* Begin *

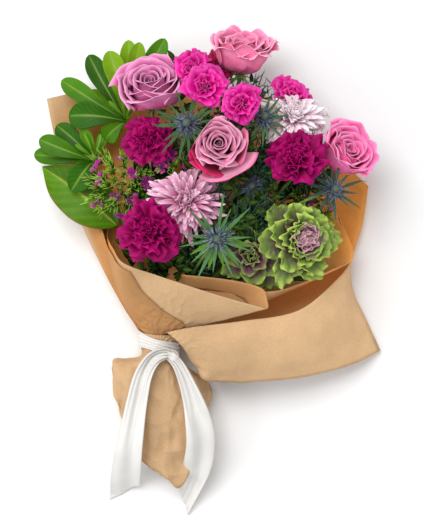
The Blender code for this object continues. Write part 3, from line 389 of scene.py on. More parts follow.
# The paper's finish: fine fibres, clouds and a few dark specks over its tone.
kraft, tree, shader, tone = toned_material("kraft_paper", 0.78)
shader.inputs["Specular IOR Level"].default_value = 0.25
coordinates = tree.nodes.new("ShaderNodeTexCoord").outputs["Object"]
fibres = noise(tree, coordinates, 900, 4, 0.7)
clouds = noise(tree, coordinates, 30, 3)
specks = ramp(tree, noise(tree, coordinates, 620, 2, 0.6), ((0.0, 1), (0.31, 1), (0.38, 0)))
shaded = mix(tree, "MULTIPLY", tone, ramp(tree, fibres, ((0.25, 0.74), (0.7, 1.08))), 0.8)
shaded = mix(tree, "MULTIPLY", shaded, ramp(tree, clouds, ((0.3, 0.88), (0.7, 1.05))), 0.9)
shaded = mix(tree, "MULTIPLY", shaded, (0.80, 0.68, 0.52), math_node(tree, "MULTIPLY", specks, 0.45))
tree.links.new(shaded, shader.inputs["Base Color"])

# Where the paper is crushed, which is below -105 mm and left of 35 mm, it is covered in facets: the cells
# of a pattern whose height is the distance from each cell's own middle.
apart = tree.nodes.new("ShaderNodeSeparateXYZ")
tree.links.new(coordinates, apart.inputs[0])
below = math_node(tree, "MULTIPLY", math_node(tree, "SUBTRACT", -0.105, apart.outputs[1]), 22.0)
leftward = math_node(tree, "MULTIPLY", math_node(tree, "SUBTRACT", 0.035, apart.outputs[0]), 30.0)
crushed = clamped(tree, math_node(tree, "MINIMUM", below, leftward))
cells = tree.nodes.new("ShaderNodeTexVoronoi")
cells.inputs["Scale"].default_value = 34
tree.links.new(coordinates, cells.inputs["Vector"])
facets = math_node(tree, "MULTIPLY", cells.outputs["Distance"], crushed)

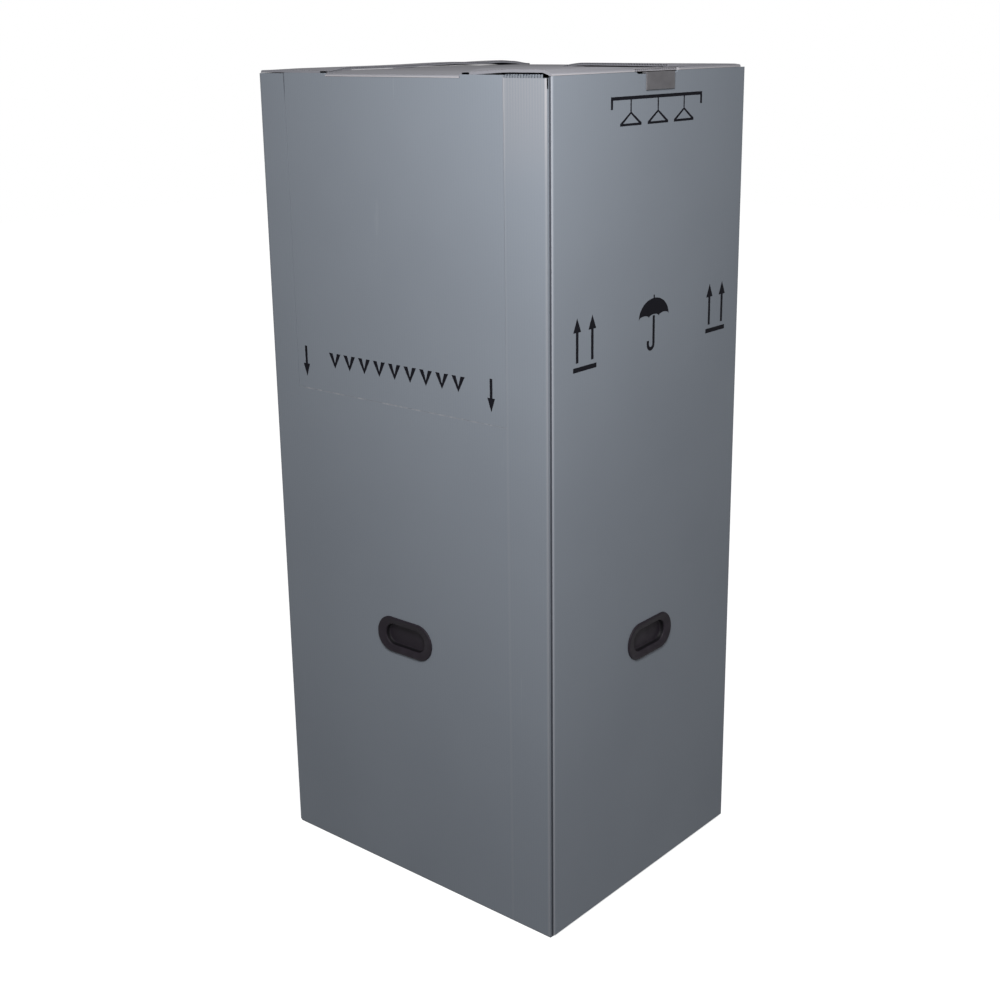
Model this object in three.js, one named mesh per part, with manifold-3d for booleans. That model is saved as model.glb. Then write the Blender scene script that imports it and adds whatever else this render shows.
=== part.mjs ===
// A wardrobe moving box of grey twin-wall plastic board, folded from one die-cut sheet.
// A door in the front folds down, a steel hanger rail hooks over the two side walls,
// and a black moulded hand grip is snapped into each wall.
// Millimetres, +Z up. The origin is the middle of the base, and the door faces -Y.
import * as THREE from 'three';
import { mergeVertices } from 'three/addons/utils/BufferGeometryUtils.js';
import Module from 'manifold-3d';

const wasm = await Module();
wasm.setup();

// The board and the box
const width = 600;
const depth = 510;
const rimHeight = 1352;
const board = 4;
const foldRadius = 3.6;
const gap = 0.3;
const slotWidth = 5;

// The door in the front wall
const doorLeft = -240;
const doorRight = 216.5;
const doorSill = 841;
const doorCut = 0.6;
const shoulderRise = 0.8;

// The strip beside the door, whose top shows its torn-open cells
const stripShort = 3;
const stripTop = rimHeight - stripShort;
const tornHeight = 5;
const cellPitch = 5;
const cellWeb = 1;
const cellLiner = 0.8;

// The glue tab behind that strip
const tabWidth = 45;
const tabStandOff = 1.2;
const stripSetBack = 4.5;

// Top flaps, each from its crease to its free edge
const sideFlapLeft = 154;
const sideFlapRight = 164;
const backFlap = 209;
const flapClearance = 1.6;
const flapMeeting = 1.5;
const frontFlap = depth - backFlap - flapMeeting;

// How the closed top flaps lie: how far each springs up, and how quickly it leaves its crease
const sideRise = 4.2;
const riseReach = 60;
const insideRise = 3.2;
const doorFlapRise = 4;
const nearShare = 0.4;
const nearCurl = 95;
const tipRise = 0.6;
const cornerCurl = 45;
const edgeArch = { rise: 2.5, centre: 40, reach: 62 };
const rearArch = { rise: 2.4, centre: 168, reach: 30 };
const edgeRise = 0.4;
const flatFrom = -110;
const flatTo = 15;
const backLift = 5.1;
const backLiftReach = 14;
const backSpring = 10.6;
const backSag = 1.6;
const pressedDown = 3.6;

// The notch in each side wall, and the rail that hangs in it
const notchTop = 133;
const notchBottom = 101;
const notchDepth = 3.4;
const notchCentre = 5.5;
const railSheet = 2;
const railEnd = 74;
const railCentre = 11.5;
const railHook = 25.8;
const railDrop = 32.6;
const railWidth = 30;
const railFlange = 12;
const railClearance = 0.3;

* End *

▶ [THE TASK] All of the material must be reproduced exactly.

▶ [ANSWER TO THE TASK]
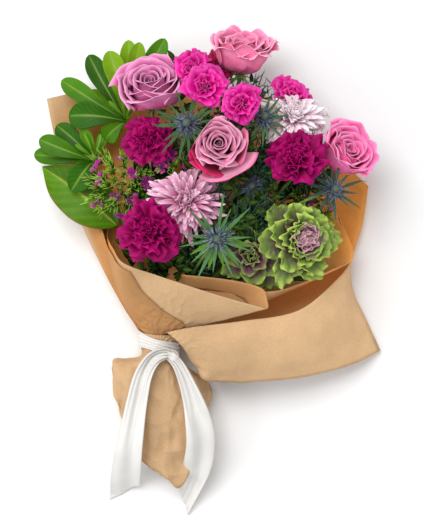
The Blender code for this object continues. Write part 3, from line 389 of scene.py on. More parts follow.
# The paper's finish: fine fibres, clouds and a few dark specks over its tone.
kraft, tree, shader, tone = toned_material("kraft_paper", 0.78)
shader.inputs["Specular IOR Level"].default_value = 0.25
coordinates = tree.nodes.new("ShaderNodeTexCoord").outputs["Object"]
fibres = noise(tree, coordinates, 900, 4, 0.7)
clouds = noise(tree, coordinates, 30, 3)
specks = ramp(tree, noise(tree, coordinates, 620, 2, 0.6), ((0.0, 1), (0.31, 1), (0.38, 0)))
shaded = mix(tree, "MULTIPLY", tone, ramp(tree, fibres, ((0.25, 0.74), (0.7, 1.08))), 0.8)
shaded = mix(tree, "MULTIPLY", shaded, ramp(tree, clouds, ((0.3, 0.88), (0.7, 1.05))), 0.9)
shaded = mix(tree, "MULTIPLY", shaded, (0.80, 0.68, 0.52), math_node(tree, "MULTIPLY", specks, 0.45))
tree.links.new(shaded, shader.inputs["Base Color"])

# Where the paper is crushed, which is below -105 mm and left of 35 mm, it is covered in facets: the cells
# of a pattern whose height is the distance from each cell's own middle.
apart = tree.nodes.new("ShaderNodeSeparateXYZ")
tree.links.new(coordinates, apart.inputs[0])
below = math_node(tree, "MULTIPLY", math_node(tree, "SUBTRACT", -0.105, apart.outputs[1]), 22.0)
leftward = math_node(tree, "MULTIPLY", math_node(tree, "SUBTRACT", 0.035, apart.outputs[0]), 30.0)
crushed = clamped(tree, math_node(tree, "MINIMUM", below, leftward))
cells = tree.nodes.new("ShaderNodeTexVoronoi")
cells.inputs["Scale"].default_value = 34
tree.links.new(coordinates, cells.inputs["Vector"])
facets = math_node(tree, "MULTIPLY", cells.outputs["Distance"], crushed)

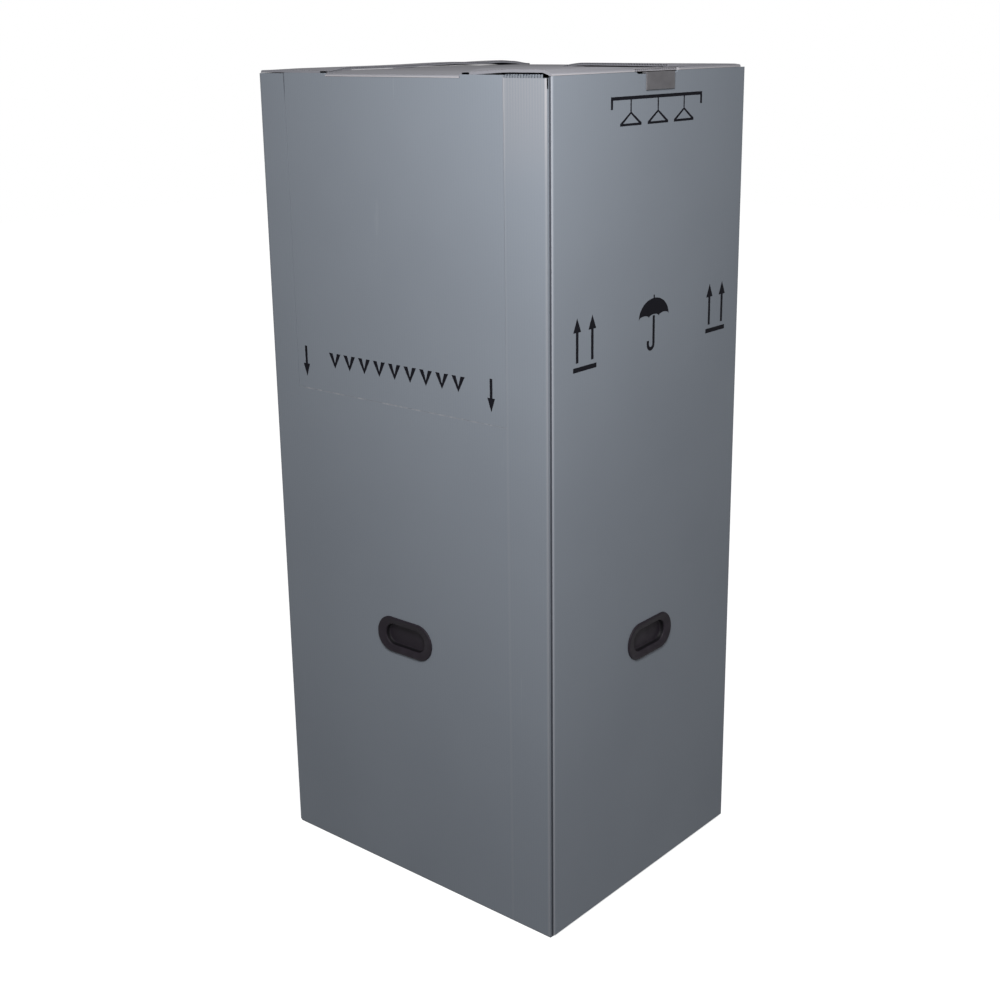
Model this object in three.js, one named mesh per part, with manifold-3d for booleans. That model is saved as model.glb. Then write the Blender scene script that imports it and adds whatever else this render shows.
=== part.mjs ===
// A wardrobe moving box of grey twin-wall plastic board, folded from one die-cut sheet.
// A door in the front folds down, a steel hanger rail hooks over the two side walls,
// and a black moulded hand grip is snapped into each wall.
// Millimetres, +Z up. The origin is the middle of the base, and the door faces -Y.
import * as THREE from 'three';
import { mergeVertices } from 'three/addons/utils/BufferGeometryUtils.js';
import Module from 'manifold-3d';

const wasm = await Module();
wasm.setup();

// The board and the box
const width = 600;
const depth = 510;
const rimHeight = 1352;
const board = 4;
const foldRadius = 3.6;
const gap = 0.3;
const slotWidth = 5;

// The door in the front wall
const doorLeft = -240;
const doorRight = 216.5;
const doorSill = 841;
const doorCut = 0.6;
const shoulderRise = 0.8;

// The strip beside the door, whose top shows its torn-open cells
const stripShort = 3;
const stripTop = rimHeight - stripShort;
const tornHeight = 5;
const cellPitch = 5;
const cellWeb = 1;
const cellLiner = 0.8;

// The glue tab behind that strip
const tabWidth = 45;
const tabStandOff = 1.2;
const stripSetBack = 4.5;

// Top flaps, each from its crease to its free edge
const sideFlapLeft = 154;
const sideFlapRight = 164;
const backFlap = 209;
const flapClearance = 1.6;
const flapMeeting = 1.5;
const frontFlap = depth - backFlap - flapMeeting;

// How the closed top flaps lie: how far each springs up, and how quickly it leaves its crease
const sideRise = 4.2;
const riseReach = 60;
const insideRise = 3.2;
const doorFlapRise = 4;
const nearShare = 0.4;
const nearCurl = 95;
const tipRise = 0.6;
const cornerCurl = 45;
const edgeArch = { rise: 2.5, centre: 40, reach: 62 };
const rearArch = { rise: 2.4, centre: 168, reach: 30 };
const edgeRise = 0.4;
const flatFrom = -110;
const flatTo = 15;
const backLift = 5.1;
const backLiftReach = 14;
const backSpring = 10.6;
const backSag = 1.6;
const pressedDown = 3.6;

// The notch in each side wall, and the rail that hangs in it
const notchTop = 133;
const notchBottom = 101;
const notchDepth = 3.4;
const notchCentre = 5.5;
const railSheet = 2;
const railEnd = 74;
const railCentre = 11.5;
const railHook = 25.8;
const railDrop = 32.6;
const railWidth = 30;
const railFlange = 12;
const railClearance = 0.3;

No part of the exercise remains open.